# Data extract

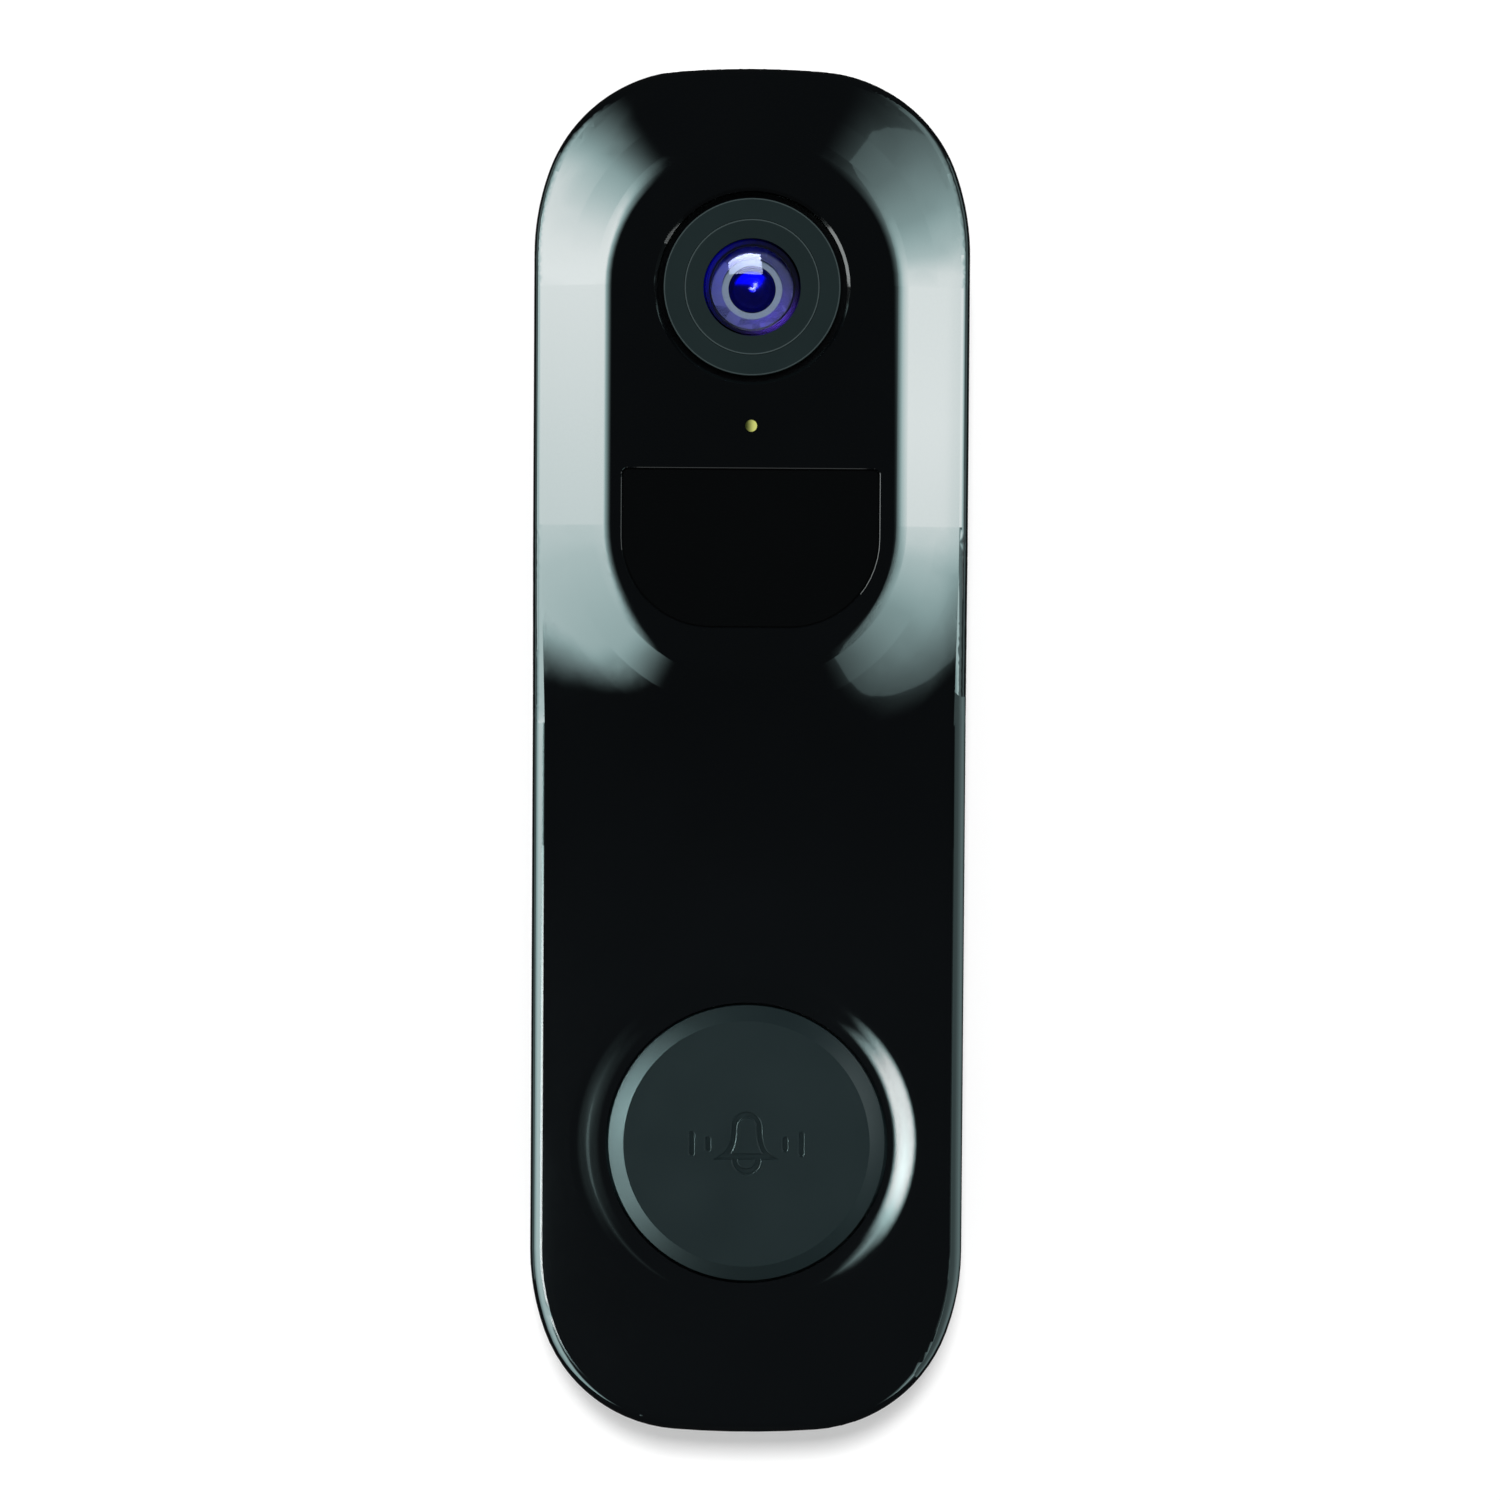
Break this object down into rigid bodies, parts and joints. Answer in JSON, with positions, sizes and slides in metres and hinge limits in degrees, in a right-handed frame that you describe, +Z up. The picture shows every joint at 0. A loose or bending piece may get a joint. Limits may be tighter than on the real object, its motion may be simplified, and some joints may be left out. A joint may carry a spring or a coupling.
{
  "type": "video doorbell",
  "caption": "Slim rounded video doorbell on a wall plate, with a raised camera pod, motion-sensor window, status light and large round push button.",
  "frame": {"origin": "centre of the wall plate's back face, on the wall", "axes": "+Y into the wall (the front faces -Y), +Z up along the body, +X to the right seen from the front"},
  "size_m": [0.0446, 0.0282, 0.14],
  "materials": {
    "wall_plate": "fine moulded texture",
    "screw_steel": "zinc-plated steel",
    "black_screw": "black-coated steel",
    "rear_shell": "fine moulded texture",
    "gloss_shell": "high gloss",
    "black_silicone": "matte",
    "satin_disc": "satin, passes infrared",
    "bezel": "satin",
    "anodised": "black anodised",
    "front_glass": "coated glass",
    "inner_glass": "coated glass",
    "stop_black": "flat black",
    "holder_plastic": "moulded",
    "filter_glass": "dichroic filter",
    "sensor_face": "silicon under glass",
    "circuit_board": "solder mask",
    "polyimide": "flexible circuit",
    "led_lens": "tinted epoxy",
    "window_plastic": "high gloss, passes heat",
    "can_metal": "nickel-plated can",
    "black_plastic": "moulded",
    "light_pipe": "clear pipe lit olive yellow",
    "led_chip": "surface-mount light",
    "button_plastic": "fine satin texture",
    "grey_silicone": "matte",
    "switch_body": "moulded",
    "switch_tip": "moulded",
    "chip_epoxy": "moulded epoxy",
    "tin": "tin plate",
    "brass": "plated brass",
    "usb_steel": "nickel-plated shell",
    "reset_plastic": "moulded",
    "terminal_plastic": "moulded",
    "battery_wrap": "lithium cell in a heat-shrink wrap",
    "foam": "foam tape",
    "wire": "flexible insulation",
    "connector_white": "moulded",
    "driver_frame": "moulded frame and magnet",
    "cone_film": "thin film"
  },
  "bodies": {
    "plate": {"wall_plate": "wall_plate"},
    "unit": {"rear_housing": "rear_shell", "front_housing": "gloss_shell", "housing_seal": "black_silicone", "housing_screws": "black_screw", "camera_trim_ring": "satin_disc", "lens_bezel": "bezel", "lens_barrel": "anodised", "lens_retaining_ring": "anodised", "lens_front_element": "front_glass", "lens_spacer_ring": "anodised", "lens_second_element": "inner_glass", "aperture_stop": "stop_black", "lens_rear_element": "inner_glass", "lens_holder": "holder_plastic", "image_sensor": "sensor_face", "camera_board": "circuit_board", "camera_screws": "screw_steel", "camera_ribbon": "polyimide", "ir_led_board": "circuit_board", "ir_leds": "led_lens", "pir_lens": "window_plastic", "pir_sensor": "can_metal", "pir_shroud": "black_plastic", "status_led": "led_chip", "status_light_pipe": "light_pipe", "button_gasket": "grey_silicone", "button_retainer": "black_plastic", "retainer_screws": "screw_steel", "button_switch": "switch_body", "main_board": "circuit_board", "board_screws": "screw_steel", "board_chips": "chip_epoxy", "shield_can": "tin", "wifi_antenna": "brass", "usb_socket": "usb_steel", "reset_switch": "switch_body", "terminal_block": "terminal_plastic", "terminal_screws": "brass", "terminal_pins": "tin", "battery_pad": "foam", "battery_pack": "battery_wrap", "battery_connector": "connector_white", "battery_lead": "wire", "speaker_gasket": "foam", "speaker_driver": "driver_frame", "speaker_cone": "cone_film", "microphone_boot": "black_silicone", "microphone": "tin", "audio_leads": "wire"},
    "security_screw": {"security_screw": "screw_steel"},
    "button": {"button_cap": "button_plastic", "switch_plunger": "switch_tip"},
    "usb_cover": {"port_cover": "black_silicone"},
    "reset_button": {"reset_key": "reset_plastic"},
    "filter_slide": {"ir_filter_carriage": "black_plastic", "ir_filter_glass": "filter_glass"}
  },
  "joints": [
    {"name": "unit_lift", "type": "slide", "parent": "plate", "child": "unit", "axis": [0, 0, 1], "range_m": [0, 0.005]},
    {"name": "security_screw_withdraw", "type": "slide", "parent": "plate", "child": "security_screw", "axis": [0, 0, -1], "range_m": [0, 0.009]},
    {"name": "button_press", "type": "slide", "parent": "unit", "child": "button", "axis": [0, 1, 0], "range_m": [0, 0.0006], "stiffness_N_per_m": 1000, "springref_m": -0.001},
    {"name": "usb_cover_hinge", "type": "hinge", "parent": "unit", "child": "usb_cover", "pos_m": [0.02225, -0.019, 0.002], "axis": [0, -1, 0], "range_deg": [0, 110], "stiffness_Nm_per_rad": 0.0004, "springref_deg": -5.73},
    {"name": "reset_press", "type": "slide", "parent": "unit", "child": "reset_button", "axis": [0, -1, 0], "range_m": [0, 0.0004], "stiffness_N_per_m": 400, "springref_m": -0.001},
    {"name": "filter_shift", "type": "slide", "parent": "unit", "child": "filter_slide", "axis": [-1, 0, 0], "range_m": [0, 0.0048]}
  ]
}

# Short exercise
From the listing above, reproduce all the lines exactly.

# Problem solution
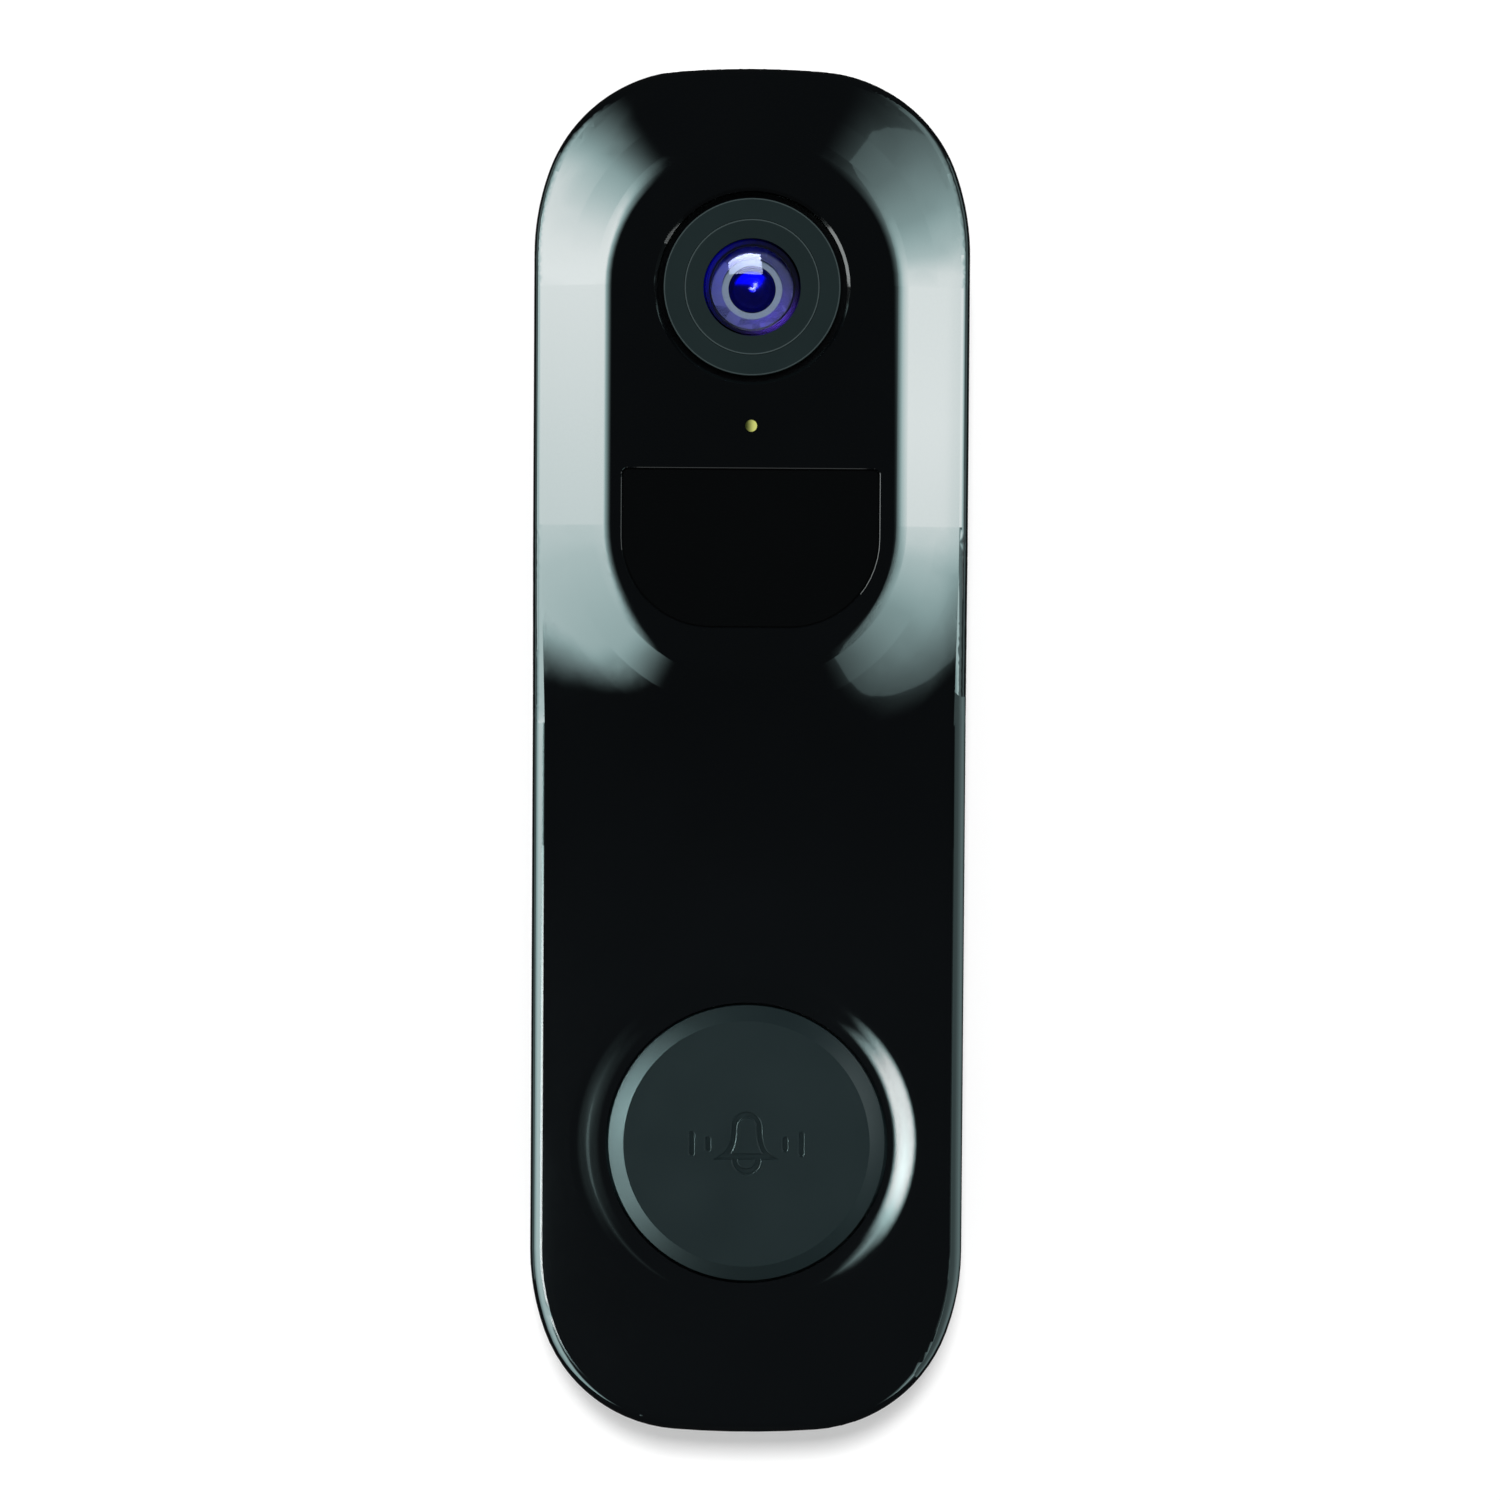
Break this object down into rigid bodies, parts and joints. Answer in JSON, with positions, sizes and slides in metres and hinge limits in degrees, in a right-handed frame that you describe, +Z up. The picture shows every joint at 0. A loose or bending piece may get a joint. Limits may be tighter than on the real object, its motion may be simplified, and some joints may be left out. A joint may carry a spring or a coupling.
{
  "type": "video doorbell",
  "caption": "Slim rounded video doorbell on a wall plate, with a raised camera pod, motion-sensor window, status light and large round push button.",
  "frame": {"origin": "centre of the wall plate's back face, on the wall", "axes": "+Y into the wall (the front faces -Y), +Z up along the body, +X to the right seen from the front"},
  "size_m": [0.0446, 0.0282, 0.14],
  "materials": {
    "wall_plate": "fine moulded texture",
    "screw_steel": "zinc-plated steel",
    "black_screw": "black-coated steel",
    "rear_shell": "fine moulded texture",
    "gloss_shell": "high gloss",
    "black_silicone": "matte",
    "satin_disc": "satin, passes infrared",
    "bezel": "satin",
    "anodised": "black anodised",
    "front_glass": "coated glass",
    "inner_glass": "coated glass",
    "stop_black": "flat black",
    "holder_plastic": "moulded",
    "filter_glass": "dichroic filter",
    "sensor_face": "silicon under glass",
    "circuit_board": "solder mask",
    "polyimide": "flexible circuit",
    "led_lens": "tinted epoxy",
    "window_plastic": "high gloss, passes heat",
    "can_metal": "nickel-plated can",
    "black_plastic": "moulded",
    "light_pipe": "clear pipe lit olive yellow",
    "led_chip": "surface-mount light",
    "button_plastic": "fine satin texture",
    "grey_silicone": "matte",
    "switch_body": "moulded",
    "switch_tip": "moulded",
    "chip_epoxy": "moulded epoxy",
    "tin": "tin plate",
    "brass": "plated brass",
    "usb_steel": "nickel-plated shell",
    "reset_plastic": "moulded",
    "terminal_plastic": "moulded",
    "battery_wrap": "lithium cell in a heat-shrink wrap",
    "foam": "foam tape",
    "wire": "flexible insulation",
    "connector_white": "moulded",
    "driver_frame": "moulded frame and magnet",
    "cone_film": "thin film"
  },
  "bodies": {
    "plate": {"wall_plate": "wall_plate"},
    "unit": {"rear_housing": "rear_shell", "front_housing": "gloss_shell", "housing_seal": "black_silicone", "housing_screws": "black_screw", "camera_trim_ring": "satin_disc", "lens_bezel": "bezel", "lens_barrel": "anodised", "lens_retaining_ring": "anodised", "lens_front_element": "front_glass", "lens_spacer_ring": "anodised", "lens_second_element": "inner_glass", "aperture_stop": "stop_black", "lens_rear_element": "inner_glass", "lens_holder": "holder_plastic", "image_sensor": "sensor_face", "camera_board": "circuit_board", "camera_screws": "screw_steel", "camera_ribbon": "polyimide", "ir_led_board": "circuit_board", "ir_leds": "led_lens", "pir_lens": "window_plastic", "pir_sensor": "can_metal", "pir_shroud": "black_plastic", "status_led": "led_chip", "status_light_pipe": "light_pipe", "button_gasket": "grey_silicone", "button_retainer": "black_plastic", "retainer_screws": "screw_steel", "button_switch": "switch_body", "main_board": "circuit_board", "board_screws": "screw_steel", "board_chips": "chip_epoxy", "shield_can": "tin", "wifi_antenna": "brass", "usb_socket": "usb_steel", "reset_switch": "switch_body", "terminal_block": "terminal_plastic", "terminal_screws": "brass", "terminal_pins": "tin", "battery_pad": "foam", "battery_pack": "battery_wrap", "battery_connector": "connector_white", "battery_lead": "wire", "speaker_gasket": "foam", "speaker_driver": "driver_frame", "speaker_cone": "cone_film", "microphone_boot": "black_silicone", "microphone": "tin", "audio_leads": "wire"},
    "security_screw": {"security_screw": "screw_steel"},
    "button": {"button_cap": "button_plastic", "switch_plunger": "switch_tip"},
    "usb_cover": {"port_cover": "black_silicone"},
    "reset_button": {"reset_key": "reset_plastic"},
    "filter_slide": {"ir_filter_carriage": "black_plastic", "ir_filter_glass": "filter_glass"}
  },
  "joints": [
    {"name": "unit_lift", "type": "slide", "parent": "plate", "child": "unit", "axis": [0, 0, 1], "range_m": [0, 0.005]},
    {"name": "security_screw_withdraw", "type": "slide", "parent": "plate", "child": "security_screw", "axis": [0, 0, -1], "range_m": [0, 0.009]},
    {"name": "button_press", "type": "slide", "parent": "unit", "child": "button", "axis": [0, 1, 0], "range_m": [0, 0.0006], "stiffness_N_per_m": 1000, "springref_m": -0.001},
    {"name": "usb_cover_hinge", "type": "hinge", "parent": "unit", "child": "usb_cover", "pos_m": [0.02225, -0.019, 0.002], "axis": [0, -1, 0], "range_deg": [0, 110], "stiffness_Nm_per_rad": 0.0004, "springref_deg": -5.73},
    {"name": "reset_press", "type": "slide", "parent": "unit", "child": "reset_button", "axis": [0, -1, 0], "range_m": [0, 0.0004], "stiffness_N_per_m": 400, "springref_m": -0.001},
    {"name": "filter_shift", "type": "slide", "parent": "unit", "child": "filter_slide", "axis": [-1, 0, 0], "range_m": [0, 0.0048]}
  ]
}